Текущее чтение: 6 комментариев

  1. Это стихотворение, единственное из «Стихов об Италии», Шервинский правил (портя), но не переделал силлабо-тоникой, оставив в «ямбико-анапестическом метре с весьма вольными заменами». Я знаю, как Вы относитесь к мнимо-силлабическим попыткам, но здесь, по-моему, этот призрак двенадцатисложника дает замечательный прозаизирующий эффект, который очень соответствует «предмету».

    ПАМЯТИ ХУДОЖНИКА СИЛЬВЕСТРА ЩЕДРИНА

    Когда еще в пыли троттуаров немощеных,
    Линейками треща, процветала Москва,
    А гордая Нева в Ботнических затонах
    Гранитом берега облачила едва,
    Наши деды тогда в широкополых шляпах
    Полупричесаны, отвернув воротник,
    От имений своих и от изб косолапых
    И от тощих полей, где жатву жал мужик,
    На прихоть не гневясь скучающего бара,
    Уезжали туда, где воздух для певца
    Так мягок, где «сеньор», «гитара» и Феррара,
    Где Торкватов напев слетает с уст гребца…
    И нес их дилижанс на берега Сорренто:
    Их прельщала семья певучих рыбаков,
    Ладзарони нагих и черных стариков,
    Макарон бахрома и желтая полента,
    Обгрызанный арбуз, золотой апельсин,
    Со смехом кинутый рукою загорелой,
    И средиземных волн простор с каемкой белой,
    И народный театр, где рваный арлекин
    Горланит, где гремит смех неаполитанца,
    Горячий, словно день, легкий, как плеск весла;
    И в горах девушка, ведущая осла,
    Белый сложив платок над загаром румянца.
    Там ты расцвел, Щедрин. Виноградные сени,
    Куда с моря ведут скалистые ступени,
    И прохладу любил ты сельских галерей,
    Где солнца теплый луч пронизывает кисти,
    В сладких соках таящие «Lacrimae Christi»,
    Где курчавы ребята, где грудь матерей
    Солнцем опалена. В любом певце ты друга
    Наверное, нашел, и душу он твою
    Беспечнейшей пленял любовью к бытию
    И гортанным акцентом болтливого Юга.
    А вечером, мольберт осторожно сложив,
    Ты садился смотреть, как ловят крабов дети,
    Как, влажные еще, усевшись, чинят сети
    Старухи, старики. Зеленеет залив.
    На шарфы красные струится ветер тонкий,
    От Капри веющий. Наполнен речью звонкой
    Весь берег. Скал меж тем приморская стена
    Темнеет. В музыку, в любовь и в сон Сорренто
    Уходит… Лишь одна неба светлая лента
    Как будто серебром прозрачным зажжена…

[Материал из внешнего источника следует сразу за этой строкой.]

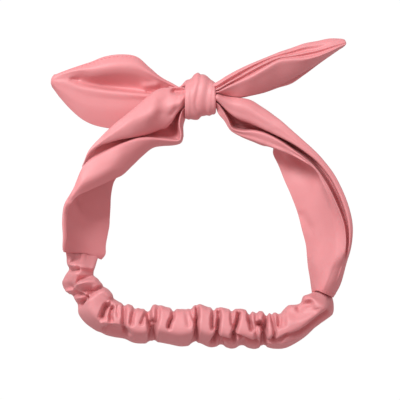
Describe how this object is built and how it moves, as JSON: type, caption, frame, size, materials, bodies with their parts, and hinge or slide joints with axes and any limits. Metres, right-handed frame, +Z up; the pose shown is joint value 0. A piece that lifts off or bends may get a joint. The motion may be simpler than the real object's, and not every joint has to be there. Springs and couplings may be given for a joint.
{
  "type": "knotted jersey headband",
  "caption": "Soft jersey headband, knotted at the front with two leaf-shaped tails, with a gathered elastic back.",
  "frame": {"origin": "middle of the underside of the whole band as it lies on a table", "axes": "+Z up along the axis of the head opening, +Y from the gathered back to the knot, +X towards the right tail"},
  "size_m": [0.1858, 0.1936, 0.0384],
  "materials": {
    "jersey": "smooth knitted jersey with a soft sheen",
    "thread": "matching sewing thread",
    "elastic": "flat woven elastic with ribs along it"
  },
  "bodies": {
    "band": {"knot_wrap": "jersey", "knot_core": "jersey", "left_strap_outer_panel": "jersey", "left_strap_inner_panel": "jersey", "right_strap_outer_panel": "jersey", "right_strap_inner_panel": "jersey", "left_strap_edge_stitches": "thread", "right_strap_edge_stitches": "thread", "left_hem_stitches": "thread", "right_hem_stitches": "thread", "casing_left": "jersey", "casing_right": "jersey", "elastic_left": "elastic", "elastic_right": "elastic", "left_elastic_tack": "thread", "right_elastic_tack": "thread"},
    "elastic_back": {"casing_middle": "jersey", "elastic_middle": "elastic", "casing_seam_stitches": "thread"},
    "left_tail": {"left_tail_front_panel": "jersey", "left_tail_back_panel": "jersey", "left_tail_seam_stitches": "thread"},
    "right_tail": {"right_tail_front_panel": "jersey", "right_tail_back_panel": "jersey", "right_tail_seam_stitches": "thread"}
  },
  "joints": [
    {"name": "elastic_stretch", "type": "slide", "parent": "band", "child": "elastic_back", "axis": [0, -1, 0], "range_m": [0, 0.045], "stiffness_N_per_m": 100, "deforming": ["casing_left", "casing_right", "elastic_left", "elastic_right"]},
    {"name": "left_tail_swing", "type": "hinge", "parent": "band", "child": "left_tail", "pos_m": [-0.0155, 0.06628, 0.0084], "axis": [0, 0, 1], "range_deg": [-50, 5]},
    {"name": "right_tail_swing", "type": "hinge", "parent": "band", "child": "right_tail", "pos_m": [0.0149, 0.06778, 0.024], "axis": [0, 0, 1], "range_deg": [0, 50]}
  ]
}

    • Да, стихи ничего. Есть красивые места. Есть и чересчур красивые.
      Хотя сейчас, когда я с Сильвестром как бы познакомился лично, я бы не сказал, что они имеют какое-то отношение к к нему как к человеку.
      Человек был очень забавный.

      • А письма Аполлона Щедрина к Сильвестру Вы читали? Они не такие замечательные, но есть хорошие места: «У нас в Петербурге еще в прошлом году вздумали по улицам положить под колеса доски вровень с мостовую, из етаго вышло то, что лошади ломают ноги и улицы имеют вид в дождливое время
        пребезобразный — вода подливается под доски, доски хлябауют, и как едишь в дрожках, то всего перебрызжит, а денег убито говорят много и тот кто проэкт етот подал уверил, что доски пролежат 20
        лет, а они в одно лето насквозь прохудились».

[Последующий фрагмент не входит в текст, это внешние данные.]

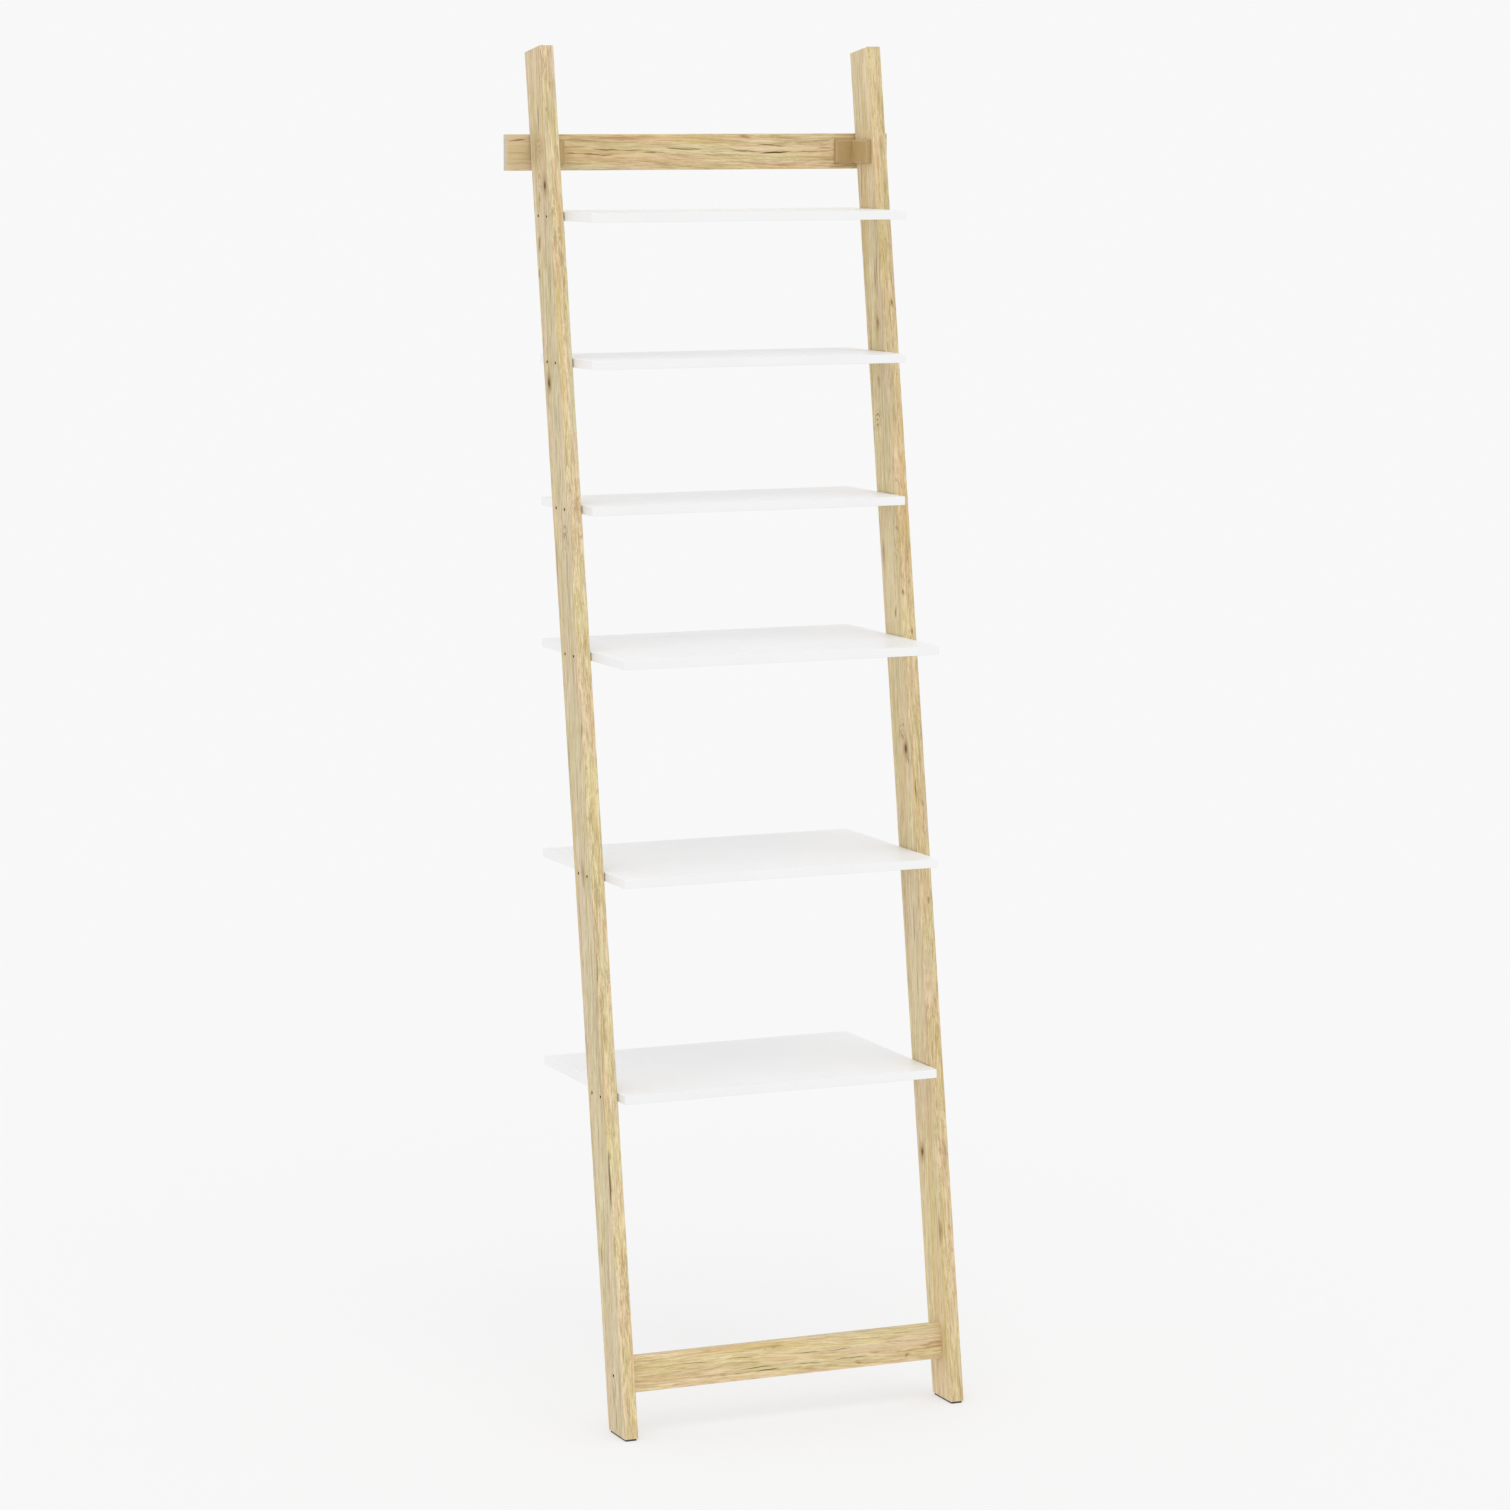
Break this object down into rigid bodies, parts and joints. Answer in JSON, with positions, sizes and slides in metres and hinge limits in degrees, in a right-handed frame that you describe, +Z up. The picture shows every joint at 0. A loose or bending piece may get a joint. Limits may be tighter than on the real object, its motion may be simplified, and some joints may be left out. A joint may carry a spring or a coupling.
{
  "type": "ladder shelf",
  "caption": "Leaning ladder shelf: two leaning oak-look stiles carry white boards of two depths, with a rail near the floor and a wall rail that joins the tops to a wall.",
  "frame": {"origin": "on the floor, midway across the width and midway between the front of the feet and the wall", "axes": "+X to the right of someone facing the shelf, +Y to the wall that it leans on, +Z up"},
  "size_m": [0.58, 0.3598, 1.8999],
  "materials": {
    "oak": "pale oak-look board with fine straight grain, matt",
    "white_board": "white laminate on board, satin",
    "beech": "plain dowel",
    "dark_nylon": "moulded, dark",
    "pad_rubber": "matt, dark grey",
    "bracket_plastic": "moulded, tan, fine texture",
    "steel": "zinc, slightly yellow"
  },
  "bodies": {
    "root": {"left_bracket_base": "bracket_plastic", "left_bracket_screws": "steel", "left_foot_pad": "pad_rubber", "left_lower_rail_dowels": "beech", "left_lower_rail_screw": "steel", "left_shelf_screws": "steel", "left_shelf_washers": "dark_nylon", "left_stile": "oak", "lower_rail": "oak", "right_bracket_base": "bracket_plastic", "right_bracket_screws": "steel", "right_foot_pad": "pad_rubber", "right_lower_rail_dowels": "beech", "right_lower_rail_screw": "steel", "right_shelf_screws": "steel", "right_shelf_washers": "dark_nylon", "right_stile": "oak", "shelf_1": "white_board", "shelf_2": "white_board", "shelf_3": "white_board", "shelf_4": "white_board", "shelf_5": "white_board", "shelf_6": "white_board", "wall_rail": "oak"},
    "left_cover": {"left_bracket_cover": "bracket_plastic"},
    "right_cover": {"right_bracket_cover": "bracket_plastic"}
  },
  "joints": [
    {"name": "left_cover_pull", "type": "slide", "parent": "root", "child": "left_cover", "axis": [0.7071, -0.7071, 0], "range_m": [0, 0.04]},
    {"name": "right_cover_pull", "type": "slide", "parent": "root", "child": "right_cover", "axis": [-0.7071, -0.7071, 0], "range_m": [0, 0.04]}
  ]
}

        • Нет, к сожалению, не читал. Фраза замечательная, с фамильным, очевидно, духом окказионального изобретательства по отношению к языку.

          Нам, по некоторым обстоятельствам, досталось совершенно случайно около двухсот томов русских книг. По большей части БС БП, но и не только. Следующей я беру читать записаки сына Лескова об отце — всегда хотел их прочесть, но ни разу не подворачивались.

          • Хотите пришлю? У меня есть pdf.
            Именно такими фразами, написанными чем подвернется, они и хороши. Мне кажется, изобретения Эфроса в предисловии — отсюда (отчасти).

            • Нет-нет, Эфрос на ходу изобретает искусствоведческий язык, живой неправильности «мастерового человека» у него нет. Это такая традиция русской критики, писать на выдумываемом на ходу языке — Белинский так писал (хотя, конечно, талантливее), Чернышевский так писал, даже Троцкий с Лениным так писали, когда выступали в качестве литкритиков (интересно, кто Ленину написал статьи о Толстом — они очень сильно отличаются от всего его корпуса?). Но Эфрос забавен тем, что он, в принципе, совершенно не прогрессивный критик (хотя очень старается).

              Спасибо, пока не надо присылать. Мне тут томов сто надо прочесть или, по крайней мере, проглядеть, особенно в смысле примечаний и статей.

              «Фразами, написанными чем подвернется» — очень хорошо сказано!